Back to School
Most of us take a secondary education for granted but before 1890 most Kennebunkport kids didn’t have the option of going to high school. The cost for such a luxury was not covered by local taxes or subsidized by the state.
The State of Maine finally offered subsidies for any town that maintained a high school. In 1889, Kennebunkport voted to build a new village school on the burned-out Spring Hotel lot on Elm Street. The first floor of the new school would accommodate grammar and primary students. Upstairs, for the first and only time in the town’s history, Kennebunk Port had its own high school.
Kennebunk Port High School opened in April 1891 with freshman and sophomore students. Their teacher was Mr. William Gilpatrick of Saco. In the spring of 1893 Mr. Gilpatrick and his 39 students posed on the doorstep of the school building for a photograph. Five students were ready to graduate from high school but because they would each be charged out-of-pocket, they voted not to hold a formal graduation ceremony. The Chairman of the Kennebunkport School Committee refused to grant their 5 diplomas without a ceremony. The next time students were ready to graduate was spring of 1895. A ceremony was held that year and the original 5 graduates from 1893 finally got their diplomas.
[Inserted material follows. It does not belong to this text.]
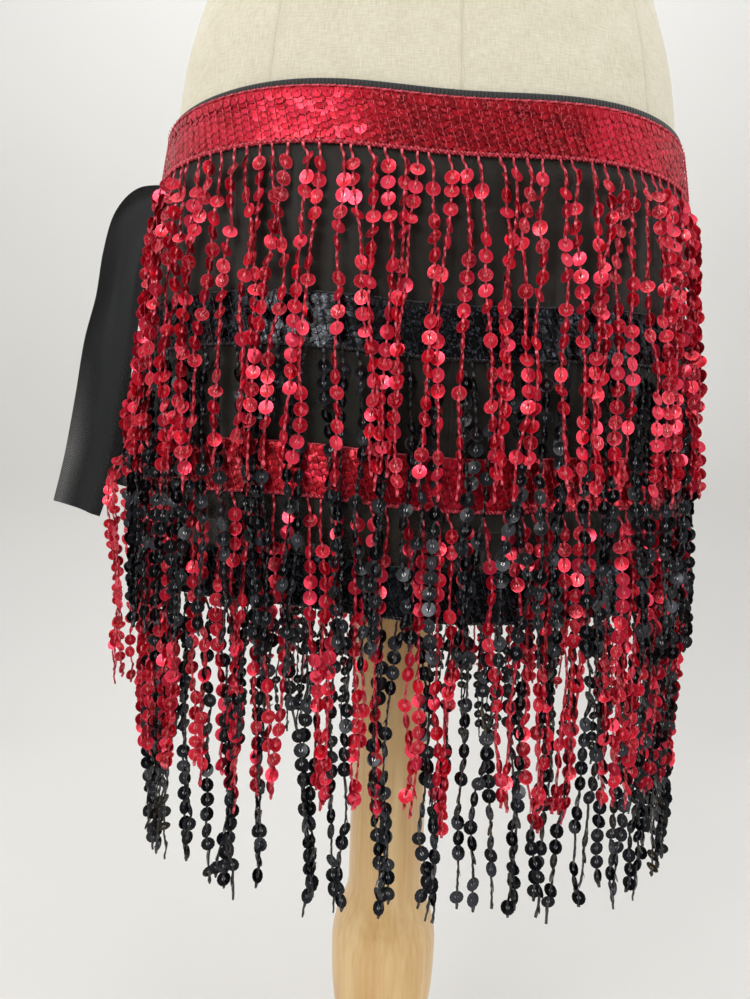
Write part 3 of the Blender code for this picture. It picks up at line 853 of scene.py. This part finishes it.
def make_band(settings, tier):
    """Woven tape with rows of overlapping sequins, held by a leaning line of stitches each."""
    top, bottom, _ = TIERS[tier]
    top = top + 0.0016 if tier == 0 else top
    rng = np.random.default_rng(100 + tier)
    slot = finishes()[tier % 2]["name"]
    columns = np.linspace(0.02, CLOTH_COLUMNS - 0.02, CLOTH_COLUMNS * 4 + 1)
    heights = np.linspace(bottom + 0.0004, top - 0.0004, 7)
    outer, _ = hang(columns[None], heights[:, None], 0.0010)
    inner, _ = hang(columns[None], heights[:, None], 0.0003)
    points, groups = shell(outer, inner, (0.99, top - bottom))
    tape = settle(add_mesh(f"band_{tier + 1}_tape", points, groups, look(tier, "thread"),
                           sharp_angle=60), slot, f"band_{tier + 1}")

    count, rows = settings.columns, settings.rows
    lean = settings.lean / COLUMN_PITCH
    line = np.linspace(-lean, CLOTH_COLUMNS + lean, count + 3)[:, None]
    row = np.arange(rows)[None]
    low, high = bottom + 0.0032, top - 0.0030
    heights = high - (high - low) * (row / (rows - 1)) + line * 0
    heights = heights + np.where(np.arange(count + 3)[:, None] % 2 == 0, 0.0, 0.0019)
    columns = line + lean * (row / (rows - 1) - 0.5)
    jitter = rng.normal(size=(2, *columns.shape))
    inside = (columns > 0.2) & (columns < CLOTH_COLUMNS - 0.2)
    columns, heights = (columns + jitter[0] * 0.012)[inside], (heights + jitter[1] * 0.0002)[inside]
    heights = np.clip(heights, low - 0.0006, top - 0.0037)
    places, rights, ups, outs = across_band(columns, heights, 0.0017)
    nod = settings.tilt + rng.normal(size=len(places)) * math.radians(1.8)
    yaw = rng.normal(size=len(places)) * math.radians(2.2)
    nod, yaw = nod[:, None], yaw[:, None]
    normals = unit(outs + np.tan(yaw) * rights + np.tan(nod) * ups)
    rights = unit(rights - np.sum(rights * normals, -1, keepdims=True) * normals)
    ups = np.cross(normals, rights)
    shape, faces, flat = scale_sequin(settings.sequin_radius)
    points, groups = copies(shape, faces, flat, places, rights, ups, normals)
    # Painted reflections: lighter and darker runs along the band stand in for the room that the
    # sequins mirror.
    reflection_patch = 0.45 + 0.3 * np.sin(columns * 0.9 + tier) * np.sin(columns * 0.37 + 2 * tier)
    if tier == 0:
        x, y = places[:, 0], places[:, 1]
        # On the first band's front a middle span is painted dark, a painted reflection of the dark
        # room; the sides stay light.
        dark_reflection = smooth_step(x, -0.045, -0.010) * (1 - smooth_step(x, 0.085, 0.100)) * (y < 0)
        reflection_patch = 0.78 - 0.5 * dark_reflection
    tone = np.clip(reflection_patch + rng.normal(size=len(places)) * 0.14, 0, 1)
    sewn = settle(add_mesh(f"band_{tier + 1}_sequins", points, groups, look(tier, "scale"),
                           tone=np.repeat(tone, len(shape)), sharp_angle=30), slot)

    line = np.linspace(0.35, CLOTH_COLUMNS - 0.35, count)
    steps = 17
    share = np.linspace(0, 1, steps)[None]
    zigzag = np.where(np.arange(steps) % 2 == 0, 1.0, -1.0)[None]
    columns = line[:, None] + lean * (share - 0.5) + zigzag * 0.014
    columns = np.clip(columns, 0.08, CLOTH_COLUMNS - 0.08)
    heights = top - 0.001 - (top - bottom - 0.002) * share
    path, rights, ups, outs = across_band(columns, heights, 0.0027 + zigzag * 0.0003)
    points, groups = tubes(path[:, ::-1], rights[:, ::-1], outs[:, ::-1], 0.00027, 3,
                           lengths=0.029)
    stitches = settle(add_mesh(f"band_{tier + 1}_stitches", points, groups,
                               look(tier, "thread")), slot)

    cords = [(top - 0.0008, 0.0014, 0.0007, 500), (bottom + 0.0005, 0.0014, 0.0013, 240)]
    made = []
    for name, (height, out, radius, turns) in zip(("top", "heading"), cords):
        columns = np.linspace(0.02, CLOTH_COLUMNS - 0.02, turns * 4 if turns < 300 else 900)
        path, rights, ups, outs = across_band(columns, np.full_like(columns, height), out)
        if name == "top":
            points, groups = tubes(path[None], ups[None], outs[None],
                                   radius * (1 + 0.25 * np.sin(np.arange(len(path)) * 2.1)), 4,
                                   twist=0.8, lengths=0.98)
        else:
            points, groups = rope(path, ups, outs, radius, turns)
        made.append(settle(add_mesh(f"band_{tier + 1}_{name}_cord", points, groups,
                                    look(tier, "thread")), slot))
    return [tape, sewn, stitches, *made]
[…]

While the town was building a Consolidated School on School Street, they voted to close the high school and pay tuition for Kennebunkport high school students to attend Kennebunk High School, Wells High School, or nearby private schools. All of the town’s 8th graders were temporarily moved to the old high school building. Consolidated School opened in 1953 and the old Elm St Schoolhouse was used as a branch bank for Ocean National Bank while their building across the street was under construction. The schoolhouse was torn down to make way for the municipal building in 1959.